26. Natural Theory / A. Speculations on Nature / 1. Nature
The concept of physical necessity is basic to both causation, and to the concept of nature
     Full Idea: It is generally agreed, I think, that the concept of physical necessity, or a law of nature, is fundamental to the theory of causation and, more generally, to the concept of nature.
     From: Roderick Chisholm (Person and Object [1976], 2.3)
     A reaction: This seems intuitively right, but we might be able to formulate a concept of nature that had a bit less necessity in it, especially if we read a few books on quantum theory first.
26. Natural Theory / C. Causation / 2. Types of cause
Some propose a distinct 'agent causation', as well as 'event causation'
     Full Idea: Sometimes a distinction is made between 'event causation' and 'agent causation' and it has been suggested that there is an unbridgeable gap between the two.
     From: Roderick Chisholm (Person and Object [1976], 2.5)
     A reaction: Nope, don't buy that. I connect it with Davidson's 'anomalous monism', that tries to combine one substance with separate laws of action. The metaphysical price for such a theory is too high to pay.
26. Natural Theory / C. Causation / 8. Particular Causation / b.
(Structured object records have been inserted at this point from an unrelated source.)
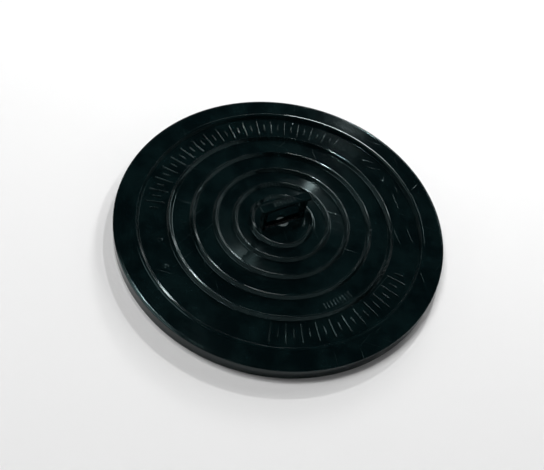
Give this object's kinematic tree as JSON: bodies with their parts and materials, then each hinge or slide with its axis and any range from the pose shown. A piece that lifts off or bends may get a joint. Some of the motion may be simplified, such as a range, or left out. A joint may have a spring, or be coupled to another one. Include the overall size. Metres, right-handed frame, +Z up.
{
  "type": "plastic inspection chamber cover",
  "caption": "Round moulded chamber cover with a flat rim, concentric raised rings and a pull handle that rises out of a slot in its hub.",
  "frame": {"origin": "centre of the skirt's bottom edge, on the cover's axis", "axes": "+Z up out of the chamber, +X along the handle's strip"},
  "size_m": [0.3, 0.3, 0.037],
  "materials": {
    "cover_plastic": "near-black moulded plastic, semi-gloss, with fine turned marks round the centre",
    "handle_plastic": "near-black moulded plastic, semi-gloss"
  },
  "bodies": {
    "cover": {"cover": "cover_plastic"},
    "handle": {"pull_handle": "handle_plastic"}
  },
  "joints": [
    {"name": "handle_slide", "type": "slide", "parent": "cover", "child": "handle", "axis": [0, 0, 1], "range_m": [-0.0243, 0]}
  ]
}
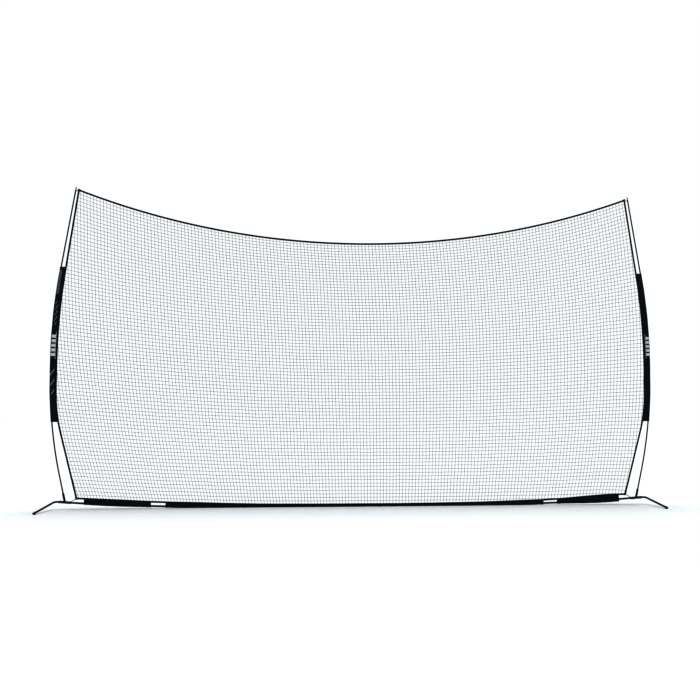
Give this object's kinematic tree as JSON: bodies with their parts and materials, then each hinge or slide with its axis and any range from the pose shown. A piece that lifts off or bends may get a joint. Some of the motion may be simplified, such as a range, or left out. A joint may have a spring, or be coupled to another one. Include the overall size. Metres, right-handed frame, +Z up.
{
  "type": "barrier net",
  "caption": "Wide free-standing sports barrier net on a low tube base: sagging fine-mesh panel held between two tall bowed poles in cloth sleeves, with fold-up front legs.",
  "frame": {"origin": "on the floor, under the middle of the whole object's box", "axes": "+Z up, X along the net, -Y the side that the legs stand out on"},
  "size_m": [6.1108, 0.4908, 3.2136],
  "materials": {
    "tube_enamel": "satin",
    "button_steel": "satin",
    "tip_rubber": "matte",
    "pole_fibreglass": "satin",
    "ferrule_steel": "satin",
    "pole_cord": "matte",
    "cap_plastic": "matte",
    "net_twine": "matte",
    "binding_tape": "matte",
    "eyelet_steel": "satin",
    "elastic_cord": "matte",
    "sleeve_cloth": "matte"
  },
  "bodies": {
    "frame": {"base_tube_end_left": "tube_enamel", "base_tube_outer_left": "tube_enamel", "base_tube_inner_left": "tube_enamel", "base_tube_inner_right": "tube_enamel", "base_tube_outer_right": "tube_enamel", "base_tube_end_right": "tube_enamel", "hub_left": "tube_enamel", "hub_right": "tube_enamel", "base_button_spring_1": "button_steel", "base_button_spring_2": "button_steel", "base_button_spring_3": "button_steel", "base_button_spring_4": "button_steel", "base_button_spring_5": "button_steel", "hub_button_spring_left": "button_steel", "hub_button_spring_right": "button_steel", "pole_lower_left": "pole_fibreglass", "pole_lower_right": "pole_fibreglass", "pole_middle_left": "pole_fibreglass", "pole_middle_right": "pole_fibreglass", "pole_upper_left": "pole_fibreglass", "pole_upper_right": "pole_fibreglass", "pole_ferrule_middle_left": "ferrule_steel", "pole_ferrule_middle_right": "ferrule_steel", "pole_ferrule_upper_left": "ferrule_steel", "pole_ferrule_upper_right": "ferrule_steel", "pole_cord_left": "pole_cord", "pole_cord_right": "pole_cord", "pole_cap_left": "cap_plastic", "pole_cap_right": "cap_plastic", "net": "net_twine", "binding_top": "binding_tape", "binding_bottom": "binding_tape", "binding_left": "binding_tape", "binding_right": "binding_tape", "corner_eyelets": "eyelet_steel", "corner_loop_left": "elastic_cord", "corner_loop_right": "elastic_cord", "corner_tie_left": "elastic_cord", "corner_tie_right": "elastic_cord", "side_sleeve_left": "sleeve_cloth", "side_sleeve_right": "sleeve_cloth", "base_sleeve_left": "sleeve_cloth", "base_sleeve_right": "sleeve_cloth", "base_sleeve_middle": "sleeve_cloth"},
    "base_button_1": {"base_button_1": "button_steel"},
    "base_button_2": {"base_button_2": "button_steel"},
    "base_button_3": {"base_button_3": "button_steel"},
    "base_button_4": {"base_button_4": "button_steel"},
    "base_button_5": {"base_button_5": "button_steel"},
    "hub_button_left": {"hub_button_left": "button_steel"},
    "leg_left": {"leg_left": "tube_enamel", "leg_tip_left": "tip_rubber", "leg_button_spring_left": "button_steel"},
    "leg_button_left": {"leg_button_left": "button_steel"},
    "hub_button_right": {"hub_button_right": "button_steel"},
    "leg_right": {"leg_right": "tube_enamel", "leg_tip_right": "tip_rubber", "leg_button_spring_right": "button_steel"},
    "leg_button_right": {"leg_button_right": "button_steel"}
  },
  "joints": [
    {"name": "leg_swing_left", "type": "hinge", "parent": "frame", "child": "leg_left", "pos_m": [-2.979, 0.22142, 0.0716], "axis": [-0.9974, 0, 0.0718], "range_deg": [0, 90]},
    {"name": "leg_swing_right", "type": "hinge", "parent": "frame", "child": "leg_right", "pos_m": [2.979, 0.22142, 0.0716], "axis": [-0.9974, 0, -0.0718], "range_deg": [0, 90]},
    {"name": "base_button_1_press", "type": "slide", "parent": "frame", "child": "base_button_1", "axis": [0, 1, 0], "range_m": [0, 0.0044], "stiffness_N_per_m": 1500, "springref_m": -0.001},
    {"name": "base_button_2_press", "type": "slide", "parent": "frame", "child": "base_button_2", "axis": [0, 1, 0], "range_m": [0, 0.0044], "stiffness_N_per_m": 1500, "springref_m": -0.001},
    {"name": "base_button_3_press", "type": "slide", "parent": "frame", "child": "base_button_3", "axis": [0, 1, 0], "range_m": [0, 0.0044], "stiffness_N_per_m": 1500, "springref_m": -0.001},
    {"name": "base_button_4_press", "type": "slide", "parent": "frame", "child": "base_button_4", "axis": [0, 1, 0], "range_m": [0, 0.0044], "stiffness_N_per_m": 1500, "springref_m": -0.001},
    {"name": "base_button_5_press", "type": "slide", "parent": "frame", "child": "base_button_5", "axis": [0, 1, 0], "range_m": [0, 0.0044], "stiffness_N_per_m": 1500, "springref_m": -0.001},
    {"name": "hub_button_left_press", "type": "slide", "parent": "frame", "child": "hub_button_left", "axis": [0, 1, 0], "range_m": [0, 0.0062], "stiffness_N_per_m": 1500, "springref_m": -0.001},
    {"name": "hub_button_right_press", "type": "slide", "parent": "frame", "child": "hub_button_right", "axis": [0, 1, 0], "range_m": [0, 0.0062], "stiffness_N_per_m": 1500, "springref_m": -0.001},
    {"name": "leg_button_left_press", "type": "slide", "parent": "leg_left", "child": "leg_button_left", "axis": [0, 1, 0], "range_m": [0, 0.0062], "stiffness_N_per_m": 1500, "springref_m": -0.001},
    {"name": "leg_button_right_press", "type": "slide", "parent": "leg_right", "child": "leg_button_right", "axis": [0, 1, 0], "range_m": [0, 0.0062], "stiffness_N_per_m": 1500, "springref_m": -0.001}
  ]
}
Causal relata
Causation among objects relates either events or states
     Full Idea: Between natural objects we may say that causation is a relation between events or states of affairs.
     From: Roderick Chisholm (Human Freedom and the Self [1964], p.28)
26. Natural Theory / D. Laws of Nature / 7. Strictness of Laws
A 'law of nature' is just something which is physically necessary
     Full Idea: When we say something is 'physically necessary' we can replace it with 'law of nature'.
     From: Roderick Chisholm (Person and Object [1976], 2.2)
     A reaction: [plucked out of context even more than usual!] This is illuminating about what contemporary philosophers (such as Armstrong) seem to mean by a law of nature. It is not some grand equation, but a small local necessary connection.